Tell Me About Jesus

It was a hectic morning. I’d overslept, our sixteen-month-old daughter had awakened early, and our small family was grasping for order amid the chaos of what promised to be another busy day. Trying to occupy her attention, I said,  “Why don’t we read a book?” She pointed at the bookcase, said “Book!” and proceeded to grab a copy of the Jesus Storybook BibleI opened the pages and started reading aloud. Most of the language was still far above her head, but it went straight to my heart. With a sigh of relief I thought, It’s refreshing to simply be told a story about Jesus.

Then I had a flashback. Ten years ago, I was working in a cafe in Boulder, CO. One weeknight during my closing shift, I was sweeping the floor and preparing to clean the sparsely filled cafe when I overheard a conversation between three customers. They were college-age women having a Bible study. One, who appeared to be the leader, was talking to the others who both listened attentively. As I tried to hear more, I noticed that all she was doing was telling them stories about Jesus. And the women she was speaking to kept asking questions curiously. They wanted to hear more about Him. It was beautiful. I could have continued sweeping for hours while eavesdropping on that conversation.

These two experiences stand in contrast with most of the conversations I overhear in the Church at large. We talk about a lot about things related to our life together, but it’s been a long time since I heard (or sadly, preached) a sermon that was only about how magnificent Jesus is. We have lots of good theological conversations at the seminary, but we constantly run the risk of reducing Jesus to a distant historical figure or a moral principle, instead of the compassionate divine lover of humankind that He is. This distancing of our conversation from Jesus seems to happen even more in the higher levels of the bureaucracy of denominations.

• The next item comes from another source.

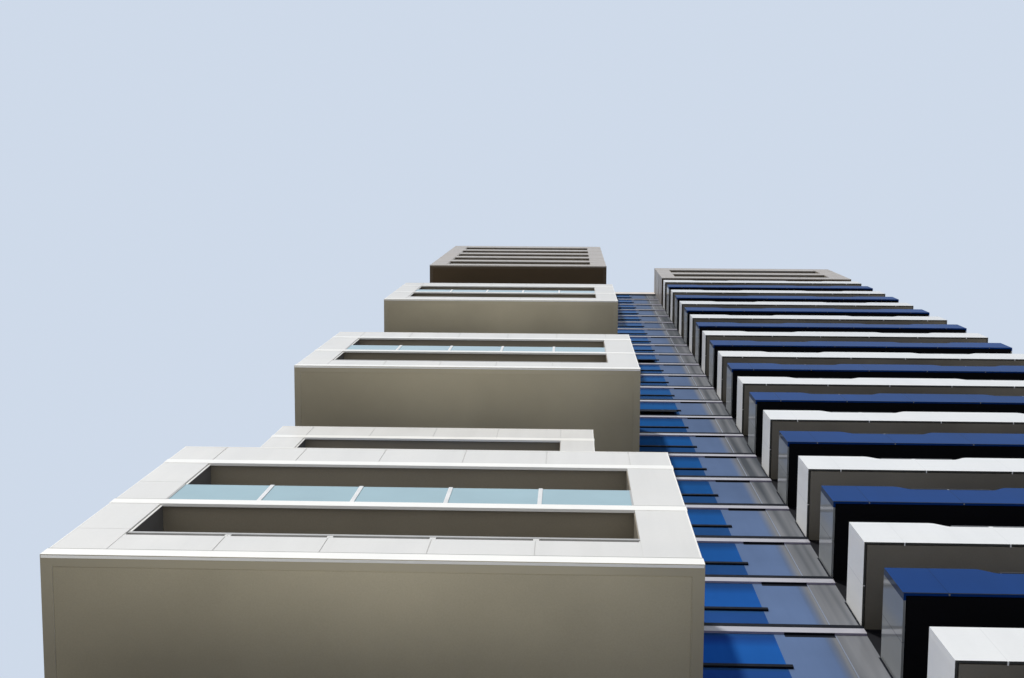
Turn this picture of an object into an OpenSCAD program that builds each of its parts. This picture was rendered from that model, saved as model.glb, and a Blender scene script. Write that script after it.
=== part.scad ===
// A slim apartment tower as a model at one tenth of its real size, in millimetres.
// X runs along the street front, Y goes into the building and Z is up.
// The origin is at ground level, under the middle of the whole footprint.
// A deck line is the underside of the boxes and trays of a storey. Deck 1 is over the lobby.

/* [Whole tower] */
// Floor to floor height of an apartment storey
storey_h = 310; // [290:1:330]
// Height of the first deck line above the ground
lobby_h = 540; // [480:1:640]
// Height of the parapets above the last deck line that they stand on
parapet_h = 143; // [125:1:180]
// Depth of the body behind the street front
body_d = 1905; // [1500:5:2400]
// How far the side walls stand back from the ends of the boxes and trays
end_inset = 12; // [8:1:30]

/* [Bays of the street front] */
// Width of the left bay, which carries the stacked boxes
bay_w = 936; // [800:1:1100]
// Width of the flat link between the boxes and the wing
link_w = 351; // [300:1:420]
// Width of the wing, which carries the balcony trays
wing_w = 1113; // [1000:1:1300]

/* [Walls and slabs] */
// Thickness of the outer walls
wall_t = 30; // [20:1:45]
// Thickness of a floor slab
slab_t = 31; // [20:1:36]
// Top of a floor slab below its deck line
slab_drop = 9; // [4:1:12]
// Thickness of the slab on the ground
base_t = 25; // [15:1:40]
// Height of the coping on the parapet walls
coping_h = 14; // [8:1:25]
// How far the slab edge strips stand out from the walls
strip_out = 4; // [2:1:10]

/* [Windows] */
// Bottom of a window above its deck line
sill_h = 6; // [3:1:60]
// Height of a window
window_h = 264; // [150:1:268]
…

This weekend I’ll go to Detroit for the 221st General Assembly of the Presbyterian Church (USA). I’m not a delegate; I’ll be there to represent and promote Pittsburgh Seminary’s Church Planting Initiative. There will be a lot of talk at General Assembly, good and bad, about a lot of different issues. I’ll even engage in some of those conversations. But I think we’ll all be better off – our hearts will be more joyful, the Church will be edified, our decisions will be more faithful – if we take moments this week to set aside those debates and instead focus upon Jesus. So here’s my suggestion:

If you’re attending General Assembly, try speaking about Jesus more than yourself and more than your agenda. I want to hear you tell me about Jesus. If you’re using Twitter or Facebook throughout the Assembly, hashtag your posts with #TellMeAboutJesus. For one example of a possible tweet, a member of my congregation whom I recently asked to simply tell me about Jesus responded with, “He’s the sort of person who, when he speaks, you want to hear more.” I’m thinking that if we at GA share such holy thoughts with one another, we’ll find ourselves caught up in surprisingly beautiful conversations. Perhaps we’ll even recognize Jesus’ presence with us more clearly. I pray that the Holy Spirit will inspire our words, and guard us against any blasphemy.

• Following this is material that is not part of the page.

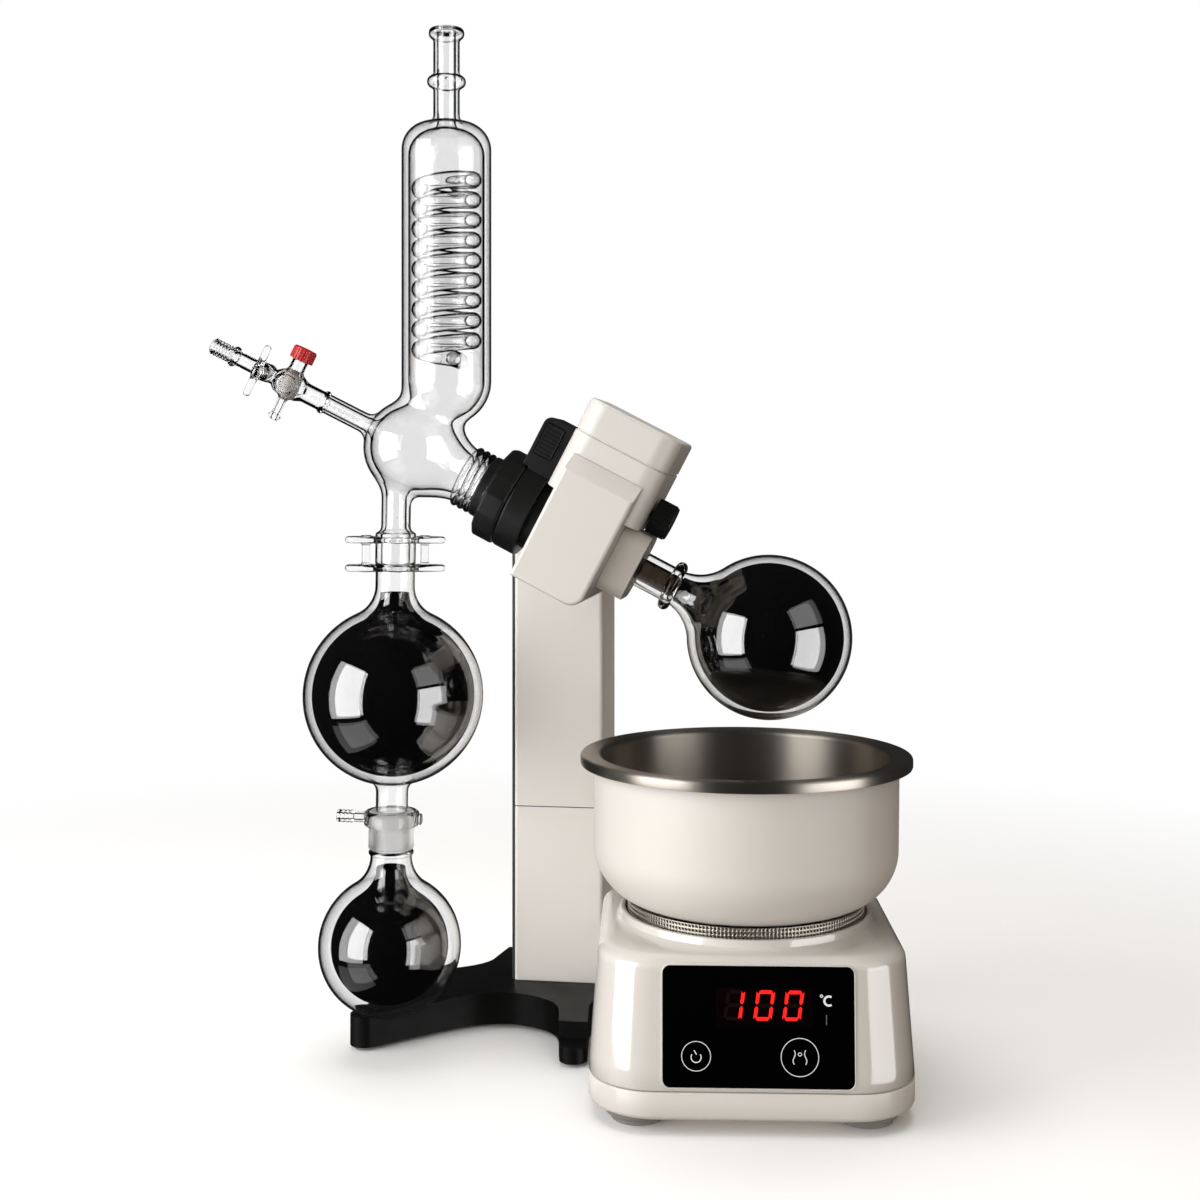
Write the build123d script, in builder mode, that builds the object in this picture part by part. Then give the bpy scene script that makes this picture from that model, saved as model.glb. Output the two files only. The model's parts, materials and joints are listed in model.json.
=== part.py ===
from build123d import *
import os
from math import acos, atan2, cos, degrees, pi, radians, sin, sqrt, tan

# Rotary evaporator: a column stand with a lift, a tilting head with glassware on both
# sides, and a heating bath that stands by itself under the evaporating flask.
# X runs to the right, Y to the back, Z up. The origin lies on the bench, at the middle
# of the whole apparatus. All lengths are in millimetres.

# Main lines
AXIS_X = 12.0  # reference point of the head axis, where the case is carried
GLASS_Y = -46.0  # all the glassware hangs in this upright plane
AXIS_Z = 431.5
AXIS_LEAN = 27.5  # degrees, fall of the head axis towards the bath
RUN_FIT = 0.05  # radial running fit of turning pieces
SOFT_FIT = 0.3  # air between pieces that pass each other
OVERRUN = 1.0  # how far a cut runs past the faces that it opens

# Spindle: the hollow shaft that turns the evaporating flask
SPINDLE_RADIUS = 20.0
SPINDLE_START = -22.0
SPINDLE_END = 62.0
SHOULDER_RADIUS = 23.0
SHOULDER_LENGTH = 7.0
DUCT_RADIUS = 9.0
DUCT_WALL = 1.8
DUCT_START = -74.0
DUCT_END = 118.0
NECK_SOCKET_DEPTH = 24.0  # how far the flask neck stands inside the spindle
COLLET_WALL = 1.4
BEARING_RADIUS = 26.0
BEARING_WIDTH = 7.0

# Gears of the drive
GEAR_MODULE = 1.5
GEAR_TEETH = 50
PINION_TEETH = 20
PRESSURE_ANGLE = 20.0
ROOT_DEPTH = 1.25  # depth of the tooth root below the pitch circle, in modules
GEAR_WIDTH = 10.0
PINION_WIDTH = 12.0
BACKLASH = 0.12
DRIVE_ANGLE = 50.0  # degrees, direction of the motor as seen along the spindle
GEAR_START = 2.0
GEAR_ROOM = 2.5
MOTOR_RADIUS = 18.0
MOTOR_LENGTH = 25.0
MOTOR_FIT = 0.2
MOTOR_SHAFT_RADIUS = 4.0
MOTOR_SHAFT_DEPTH = 12.0

# Gear case, its front cover, the body above it, the cap and the outlet collar
CASE_START = -15.0
CASE_LENGTH = 60.0
CASE_BELOW = 46.0
CASE_ABOVE = 60.0
CASE_AHEAD = 44.0
CASE_BEHIND = 66.0
CASE_SMALL_CORNER = 4.0
CASE_CORNER = 12.0
COVER_DEPTH = 14.0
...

So here we go . . . Tell me about Jesus.  

  1. Jim Kitchens said:

    Wise words, Chris. Hope to see you at GA.

  2. Tom Pappalardo said:

    1 I love to tell the story
    Of unseen things above,
    Of Jesus and His glory,
    Of Jesus and his love.
    I love to tell the story,
    Because I know its true;
    It satisfies my longings
    As nothing else would do.
    I love to tell the story,
    ‘Twill be my theme in glory
    To tell the old, old story
    Of Jesus and His love.

    2 I love to tell the story;
    More wonderful it seems
    Than all the golden fancies
    Of all our golden dreams.
    I love to tell the story,
    It did so much for me;
    And that is just the reason
    I tell it now to thee.
    I love to tell the story,
    ‘Twill be my theme in glory
    To tell the old, old story
    Of Jesus and His love.

    3 I love to tell the story;
    ‘Tis pleasant to repeat
    What seems, each time I tell it,
    More wonderfully sweet.
    I love to tell the story,
    For some have never heard
    The message of salvation
    From God’s own holy word.
    I love to tell the story,
    ‘Twill be my theme in glory
    To tell the old, old story
    Of Jesus and His love.

    4 I love to tell the story;
    For those who know it best
    Seem hungering and thirsting
    To hear it, like the rest,
    And when, in scenes of glory,
    I sing the new, new song,
    ‘Twill be the old, old story,
    That I have loved so long.
    I love to tell the story,
    ‘Twill be my theme in glory
    To tell the old, old story
    Of Jesus and His love.

  3. Reblogged this on Abounding in Hope and commented:
    Here’s something to try while we’re in Detroit and when we’re at home .. doing church work or just getting our groceries …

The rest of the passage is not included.